Even the most tech-savvy, experienced doctors can find themselves spending more time charting on EHR systems than they did on paper. After they’ve seen a dozen or so patients, it becomes a challenge to try to remember who said what when they are editing their notes. Being put in a position where they have to remember such things for a patient’s chart is not good for the doctor or the patient.
One of the ways to reduce clinician burnout and make improvements to documentation is to hire scribes. These have been around for as long as EHRs themselves have, but they come with their own set of issues. In most cases, a medical office would hire a medical student to follow a clinician and input relevant information into the EHR, but many of them don’t know how to properly write progress notes, and just as many are not able to pick out the main points of a conversation. Additionally, if they do not type fast enough or have a strong enough memory, the scribe could miss key pieces of information that they need for the medical transcription.
Scribble is a piece of medical transcription technology provided by IKS Health that a lot of clinicians have adopted. It works by recording a visit from beginning to end and saving it, which lets the clinician remove parts of the conversation that are not pertinent to the progress note whenever they would like to. If the provider is using 360 Transcription services, instead of the provider listening through the recording and inputting in to the EHR, 360 Transcription will transcribe what is needed from the recording and input into the EHR for the provider to review and sign. The provider would only need to listen to the recordings if they feel the need.
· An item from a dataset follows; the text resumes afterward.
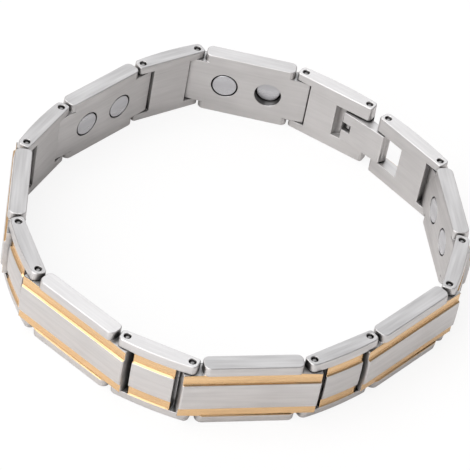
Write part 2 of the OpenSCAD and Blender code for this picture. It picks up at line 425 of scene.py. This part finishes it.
def hinge_span(number):
    return (hinge_place(number + 1) - hinge_place(number)).length


def put_link(model, start, name, body="band"):
    made = copy_to(model, name, hinge_place(start), hinge_heading(start))
    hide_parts(name)
    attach(made, body)
    return made


# The outer face's section.


def dome_rise(s, z):
    mid = s.band_width / 2
    radius = (mid * mid + s.dome_height**2) / (2 * s.dome_height)
    return math.sqrt(radius**2 - (z - mid) ** 2) - radius + s.dome_height


def stripe_floor(s):
    return dome_rise(s, s.shoulder + s.stripe_width / 2) - s.stripe_depth


def stripe_rims(s):
    """The heights at which a stripe's two walls meet the face."""
    lean = s.stripe_slope / s.stripe_depth
    low_foot, high_foot = s.shoulder + s.stripe_slope, s.shoulder + s.stripe_width - s.stripe_slope
    low, high = low_foot, high_foot
    for _ in range(8):
        low = low_foot - (dome_rise(s, low) - stripe_floor(s)) * lean
        high = high_foot + (dome_rise(s, high) - stripe_floor(s)) * lean
    return low, low_foot, high_foot, high


def dome_rows(s, low, high, count):
    """Rows of points up the plain outer face: height, and how far out the face stands there."""
    heights = [low + (high - low) * k / count for k in range(count + 1)]
    return [(z, dome_rise(s, z)) for z in heights]


def cut_stripes(s, piece, x_places, floor_y, sag=lambda x: 0, open_below=False):
    """Mills the two stripes into an outer face, each with a flat floor and leaning walls."""
    _, low_foot, high_foot, _ = stripe_rims(s)
    out = 3 * MM
    lean = out * s.stripe_slope / s.stripe_depth
    foot = -MM if open_below else low_foot
    for upper in (False, True):
        mill = add_block(
            "mill", (x_places[0], floor_y - out, foot), (x_places[-1], floor_y, high_foot)
        )
        slice_at(mill, 0, x_places[1:-1])
        shift(mill, lambda p: near(p.y, floor_y - out) and near(p.z, high_foot), (0, 0, lean))
        if not open_below:
            shift(mill, lambda p: near(p.y, floor_y - out) and near(p.z, foot), (0, 0, -lean))
        for x in x_places:
            shift(mill, lambda p: near(p.x, x), (0, sag(x), 0))
        if upper:
            turn_over(mill, s.band_width)
        combine(piece, mill, "DIFFERENCE")


def round_rims(s, piece, face_y):
    """Rounds the two long edges where the stripes meet the middle of the face."""
    high = stripe_rims(s)[3]
    width = s.band_width

    def on_rim(p):
        return abs(min(p.z, width - p.z) - high) < HAIR and p.y < face_y

    def along_rim(a, b):
        return on_rim(a) and on_rim(b) and abs(a.z - b.z) < HAIR

    tidy_mesh(piece)
    round_edges(piece, along_rim, RIM_SHARE * s.rim_round, 3)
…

There’s no doubt that EHRs won’t be going away any time in the foreseeable future, but that does not mean that clinicians should not augment their workflows, EHR technology, and the tools that they use in conjunction with health records. Remote scribes do an excellent job of taking secretarial tasks off of a doctor’s shoulders by efficiently getting the complete medical gist of a conversation, which goes a long way in staving off burnout.